— START —

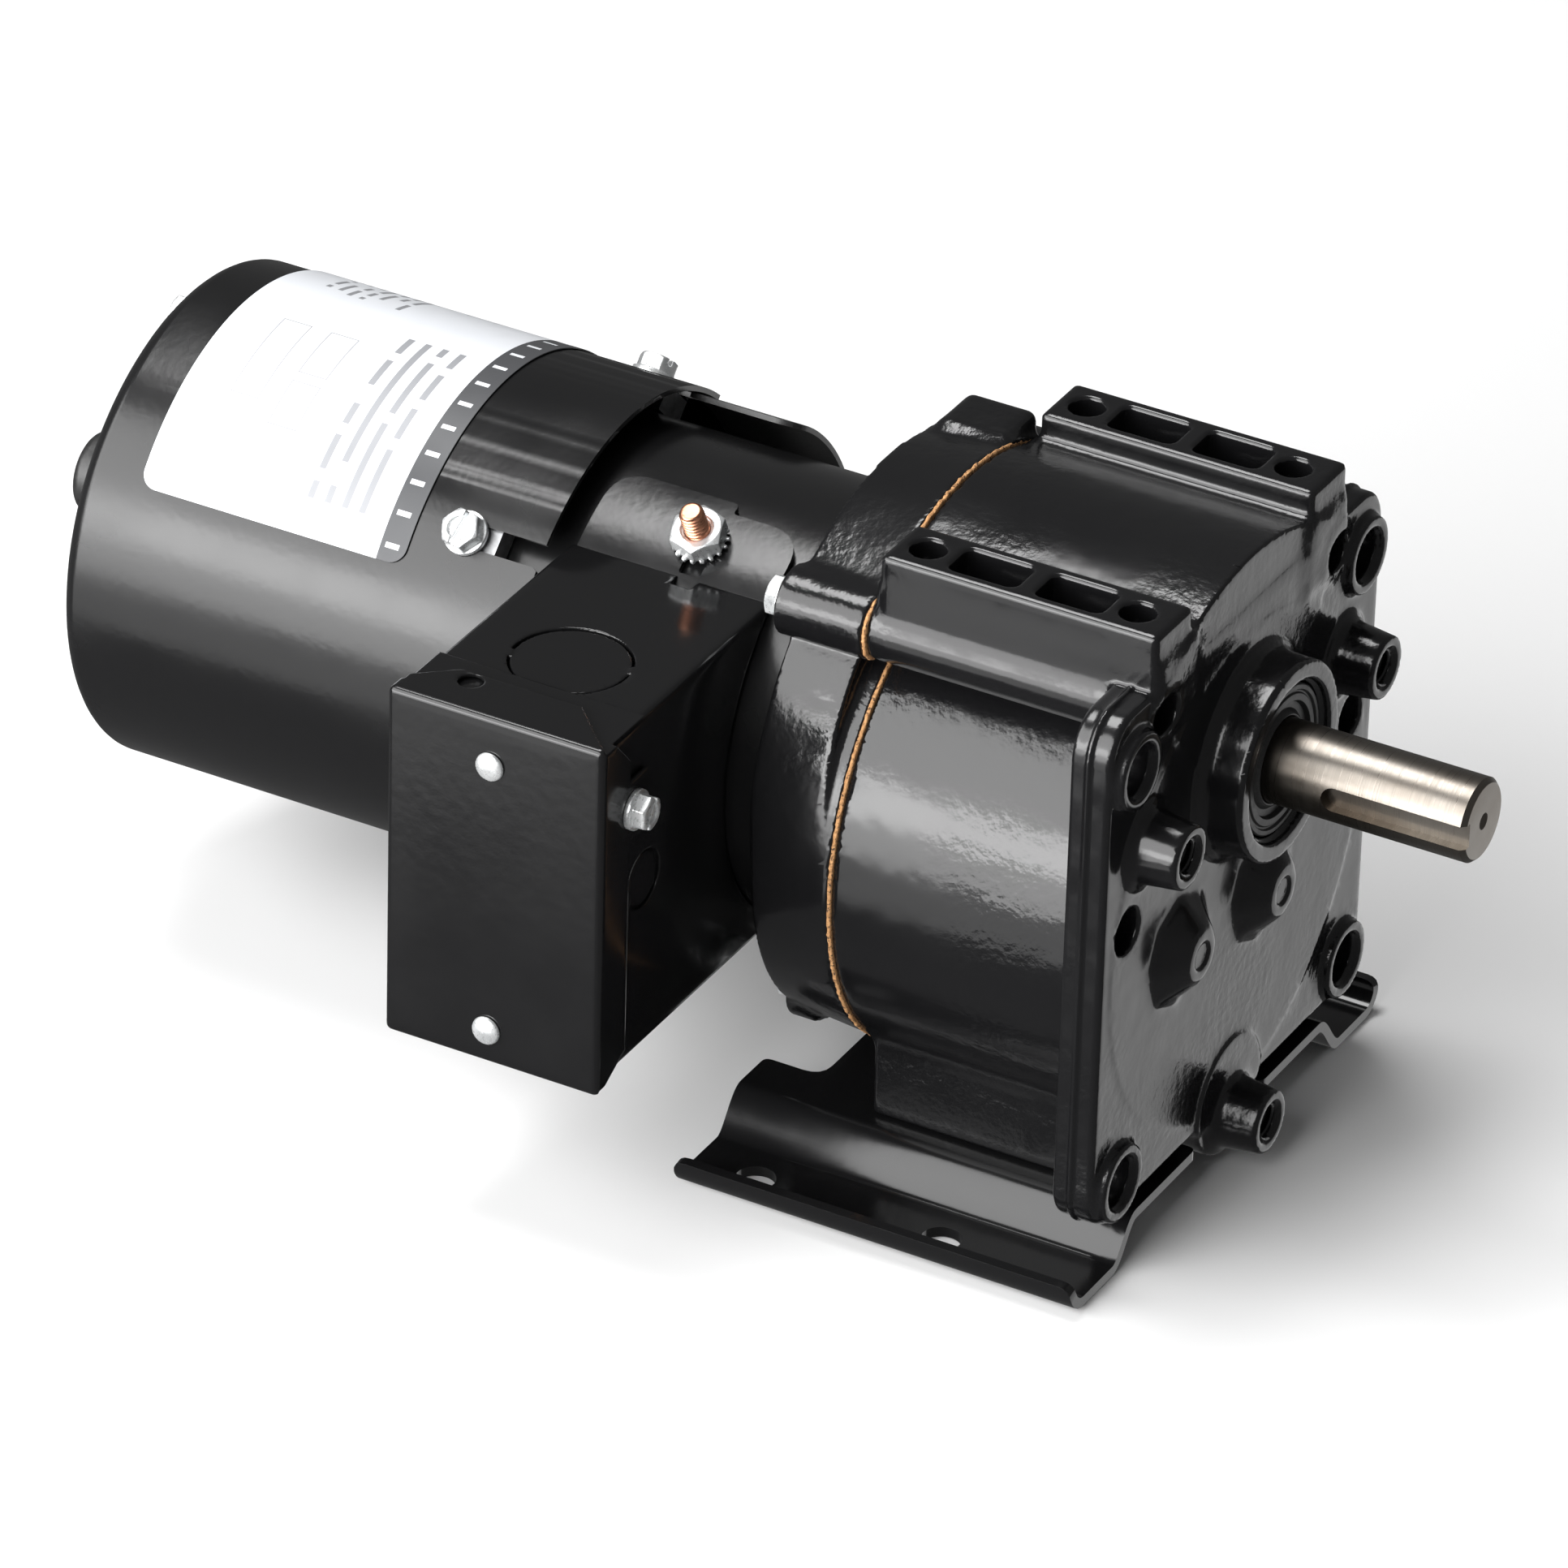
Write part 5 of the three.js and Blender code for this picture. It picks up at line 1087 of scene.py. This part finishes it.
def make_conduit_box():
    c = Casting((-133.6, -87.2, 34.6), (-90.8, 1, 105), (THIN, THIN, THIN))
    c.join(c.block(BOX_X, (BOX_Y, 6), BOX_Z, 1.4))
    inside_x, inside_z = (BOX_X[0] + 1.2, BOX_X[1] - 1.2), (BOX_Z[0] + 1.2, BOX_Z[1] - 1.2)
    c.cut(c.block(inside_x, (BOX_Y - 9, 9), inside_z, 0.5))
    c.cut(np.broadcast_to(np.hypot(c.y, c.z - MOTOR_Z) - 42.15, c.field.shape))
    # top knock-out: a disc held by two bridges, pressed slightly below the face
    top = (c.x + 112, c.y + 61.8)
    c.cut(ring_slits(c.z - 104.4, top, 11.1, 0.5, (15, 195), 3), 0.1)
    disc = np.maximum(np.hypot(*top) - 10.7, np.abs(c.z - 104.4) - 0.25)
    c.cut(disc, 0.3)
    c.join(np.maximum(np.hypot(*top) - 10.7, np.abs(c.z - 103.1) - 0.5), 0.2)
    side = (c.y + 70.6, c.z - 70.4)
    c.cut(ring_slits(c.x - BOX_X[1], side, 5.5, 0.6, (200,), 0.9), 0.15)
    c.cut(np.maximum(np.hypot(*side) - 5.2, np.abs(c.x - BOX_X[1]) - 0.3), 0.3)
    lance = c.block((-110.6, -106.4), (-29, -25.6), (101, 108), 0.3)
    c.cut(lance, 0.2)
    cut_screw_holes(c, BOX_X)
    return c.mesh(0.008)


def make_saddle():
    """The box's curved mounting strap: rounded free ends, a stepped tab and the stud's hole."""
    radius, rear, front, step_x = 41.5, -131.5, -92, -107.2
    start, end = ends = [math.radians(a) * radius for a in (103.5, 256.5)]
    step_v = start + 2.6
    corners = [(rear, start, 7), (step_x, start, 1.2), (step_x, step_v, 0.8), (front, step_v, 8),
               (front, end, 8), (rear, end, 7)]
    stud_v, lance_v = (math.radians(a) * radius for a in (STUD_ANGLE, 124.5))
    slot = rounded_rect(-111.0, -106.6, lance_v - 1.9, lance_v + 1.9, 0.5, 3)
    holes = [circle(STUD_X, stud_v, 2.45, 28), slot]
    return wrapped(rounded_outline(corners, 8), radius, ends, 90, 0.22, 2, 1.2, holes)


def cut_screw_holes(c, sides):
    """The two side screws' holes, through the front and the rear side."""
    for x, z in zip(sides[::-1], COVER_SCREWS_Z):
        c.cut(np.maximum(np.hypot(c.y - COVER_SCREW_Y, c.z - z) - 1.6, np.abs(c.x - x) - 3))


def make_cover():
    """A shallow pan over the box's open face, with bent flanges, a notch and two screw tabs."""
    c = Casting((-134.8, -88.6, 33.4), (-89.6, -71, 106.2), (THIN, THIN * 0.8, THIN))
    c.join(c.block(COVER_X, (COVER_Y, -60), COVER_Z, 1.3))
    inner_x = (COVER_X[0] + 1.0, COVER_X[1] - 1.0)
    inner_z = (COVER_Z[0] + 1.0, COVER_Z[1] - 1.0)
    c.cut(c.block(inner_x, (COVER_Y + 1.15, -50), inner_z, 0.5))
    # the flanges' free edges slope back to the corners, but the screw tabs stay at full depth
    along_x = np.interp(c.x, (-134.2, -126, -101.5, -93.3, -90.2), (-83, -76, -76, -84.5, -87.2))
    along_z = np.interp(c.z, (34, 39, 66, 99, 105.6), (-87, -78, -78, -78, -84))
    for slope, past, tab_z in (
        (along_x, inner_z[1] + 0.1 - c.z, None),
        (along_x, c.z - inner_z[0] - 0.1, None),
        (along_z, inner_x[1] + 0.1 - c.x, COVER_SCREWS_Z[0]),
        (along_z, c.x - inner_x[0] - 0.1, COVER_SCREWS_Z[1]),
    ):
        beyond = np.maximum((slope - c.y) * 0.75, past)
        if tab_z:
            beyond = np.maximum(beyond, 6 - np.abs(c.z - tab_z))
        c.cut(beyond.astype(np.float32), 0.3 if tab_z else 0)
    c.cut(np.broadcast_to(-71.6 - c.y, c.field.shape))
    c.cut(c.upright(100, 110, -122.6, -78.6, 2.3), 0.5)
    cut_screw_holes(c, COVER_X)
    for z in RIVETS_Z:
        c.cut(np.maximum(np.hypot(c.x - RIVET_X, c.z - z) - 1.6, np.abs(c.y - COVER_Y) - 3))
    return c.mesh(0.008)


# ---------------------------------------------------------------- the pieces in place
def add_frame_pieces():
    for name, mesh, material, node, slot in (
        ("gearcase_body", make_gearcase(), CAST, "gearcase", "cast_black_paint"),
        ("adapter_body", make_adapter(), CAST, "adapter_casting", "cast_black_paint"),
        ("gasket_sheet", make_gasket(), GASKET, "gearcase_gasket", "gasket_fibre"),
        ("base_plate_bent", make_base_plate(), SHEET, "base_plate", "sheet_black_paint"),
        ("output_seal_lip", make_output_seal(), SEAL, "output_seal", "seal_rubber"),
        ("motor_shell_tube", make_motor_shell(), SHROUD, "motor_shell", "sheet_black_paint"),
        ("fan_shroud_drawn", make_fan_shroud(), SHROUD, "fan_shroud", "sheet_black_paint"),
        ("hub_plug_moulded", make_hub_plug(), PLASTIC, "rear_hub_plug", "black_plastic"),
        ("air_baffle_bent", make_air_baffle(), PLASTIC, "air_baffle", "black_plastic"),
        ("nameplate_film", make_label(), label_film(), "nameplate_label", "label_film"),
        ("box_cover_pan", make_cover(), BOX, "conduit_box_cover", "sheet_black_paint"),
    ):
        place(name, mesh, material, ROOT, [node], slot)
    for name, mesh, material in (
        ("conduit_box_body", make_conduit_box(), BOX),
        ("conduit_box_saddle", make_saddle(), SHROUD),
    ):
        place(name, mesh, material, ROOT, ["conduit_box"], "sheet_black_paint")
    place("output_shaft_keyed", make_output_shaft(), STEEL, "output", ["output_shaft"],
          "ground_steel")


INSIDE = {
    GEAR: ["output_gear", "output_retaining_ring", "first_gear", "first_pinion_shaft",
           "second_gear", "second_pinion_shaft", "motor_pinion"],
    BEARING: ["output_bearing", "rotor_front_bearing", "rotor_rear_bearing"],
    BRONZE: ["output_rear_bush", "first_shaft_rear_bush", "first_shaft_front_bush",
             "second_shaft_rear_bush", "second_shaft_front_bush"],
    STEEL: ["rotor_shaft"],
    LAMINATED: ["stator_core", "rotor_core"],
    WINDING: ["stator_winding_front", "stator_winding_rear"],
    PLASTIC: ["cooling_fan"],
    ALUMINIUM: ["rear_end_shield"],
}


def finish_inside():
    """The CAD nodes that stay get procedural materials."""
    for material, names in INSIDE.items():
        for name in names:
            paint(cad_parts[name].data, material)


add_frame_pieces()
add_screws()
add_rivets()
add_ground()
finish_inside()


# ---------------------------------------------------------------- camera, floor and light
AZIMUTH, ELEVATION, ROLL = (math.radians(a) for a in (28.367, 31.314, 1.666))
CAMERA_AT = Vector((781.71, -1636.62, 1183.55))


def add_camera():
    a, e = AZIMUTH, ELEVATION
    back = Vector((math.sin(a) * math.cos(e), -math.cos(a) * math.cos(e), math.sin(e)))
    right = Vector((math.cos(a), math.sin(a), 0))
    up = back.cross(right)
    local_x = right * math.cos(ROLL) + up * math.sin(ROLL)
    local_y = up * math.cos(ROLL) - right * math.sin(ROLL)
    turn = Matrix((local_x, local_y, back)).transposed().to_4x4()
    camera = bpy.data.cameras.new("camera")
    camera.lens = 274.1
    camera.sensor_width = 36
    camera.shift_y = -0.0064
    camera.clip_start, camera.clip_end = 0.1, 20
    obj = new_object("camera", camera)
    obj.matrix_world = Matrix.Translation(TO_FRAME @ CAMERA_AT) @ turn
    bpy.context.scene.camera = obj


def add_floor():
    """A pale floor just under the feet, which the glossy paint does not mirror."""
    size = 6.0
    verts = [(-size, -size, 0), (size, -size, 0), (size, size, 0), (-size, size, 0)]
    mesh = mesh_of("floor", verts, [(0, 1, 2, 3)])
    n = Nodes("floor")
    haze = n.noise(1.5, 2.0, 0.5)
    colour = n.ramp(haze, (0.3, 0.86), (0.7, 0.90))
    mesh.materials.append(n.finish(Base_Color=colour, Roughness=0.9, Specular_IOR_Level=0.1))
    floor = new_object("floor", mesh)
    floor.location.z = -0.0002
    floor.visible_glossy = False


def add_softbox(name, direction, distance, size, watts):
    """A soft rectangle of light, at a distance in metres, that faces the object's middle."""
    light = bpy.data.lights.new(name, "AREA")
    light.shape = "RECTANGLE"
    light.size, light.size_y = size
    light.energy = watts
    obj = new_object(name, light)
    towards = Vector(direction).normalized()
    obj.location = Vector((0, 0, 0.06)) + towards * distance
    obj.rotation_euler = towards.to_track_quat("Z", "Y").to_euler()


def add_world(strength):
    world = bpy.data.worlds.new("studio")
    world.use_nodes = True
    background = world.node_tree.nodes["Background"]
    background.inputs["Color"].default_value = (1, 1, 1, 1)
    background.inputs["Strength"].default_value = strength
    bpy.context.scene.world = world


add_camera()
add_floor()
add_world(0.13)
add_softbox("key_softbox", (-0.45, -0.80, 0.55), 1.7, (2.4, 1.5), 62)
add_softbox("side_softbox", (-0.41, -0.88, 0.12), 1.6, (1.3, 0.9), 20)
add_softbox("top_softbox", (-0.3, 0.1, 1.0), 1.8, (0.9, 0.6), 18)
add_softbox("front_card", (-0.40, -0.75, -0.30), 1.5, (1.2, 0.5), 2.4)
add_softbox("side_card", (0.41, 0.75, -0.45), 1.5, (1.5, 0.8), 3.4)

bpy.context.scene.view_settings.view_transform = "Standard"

— END —

:: Given problem ::
Extract all lines that hold the word "scene".

:: Exercise solution ::
Write part 5 of the three.js and Blender code for this picture. It picks up at line 1087 of scene.py. This part finishes it.
    bpy.context.scene.camera = obj
    bpy.context.scene.world = world
bpy.context.scene.view_settings.view_transform = "Standard"